Working together, they’re able to secure themselves an Independent Living deal from the authorities, a modern ground floor flat in the middle of town, and – best of all as far as Michael’s concerned – the personal assistance of pretty party girl Siobhan (Romola Garai, lighting up the screen as usual).

Written by Jeffrey Caine and helmed by Damien O’Donnell (his previous credits include ‘Heartlands’ and ‘East Is East’), the film aims for both the heart-strings and the funny bone – and, more often than not, it manages to find both of its targets. It contains several memorable comic moments, such as when Rory and Michael use a couple of charity collections buckets to go out on the lash at a local nightspot.
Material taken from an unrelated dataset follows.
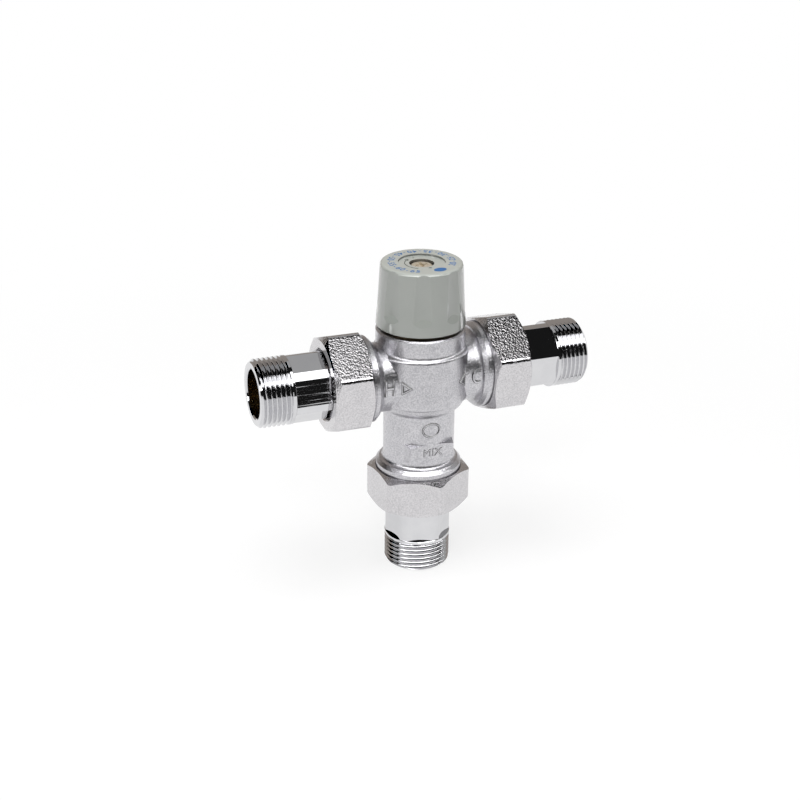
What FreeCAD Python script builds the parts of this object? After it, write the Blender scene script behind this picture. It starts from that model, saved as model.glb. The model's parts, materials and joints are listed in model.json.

Indeed, the liberal use of comedy helps the picture get the balance just right between putting its message across and not being too preachy. Sure, you could say that using a couple of able-bodied actors to play the two leads goes at least some way towards defeating the purpose – but I dare say that’s an issue that won’t cross most viewer’s minds, and certainly didn’t ruin my appreciation of what is a very good film.

It's Got: Some always-enjoyable footage of ‘Bagpuss’.

It Needs: Rory to rethink his abysmal taste in music. I mean, seriously, Slipknot?? The guy’s not twelve, for God’s sake!


A moving tale of the fun that can be had sitting down.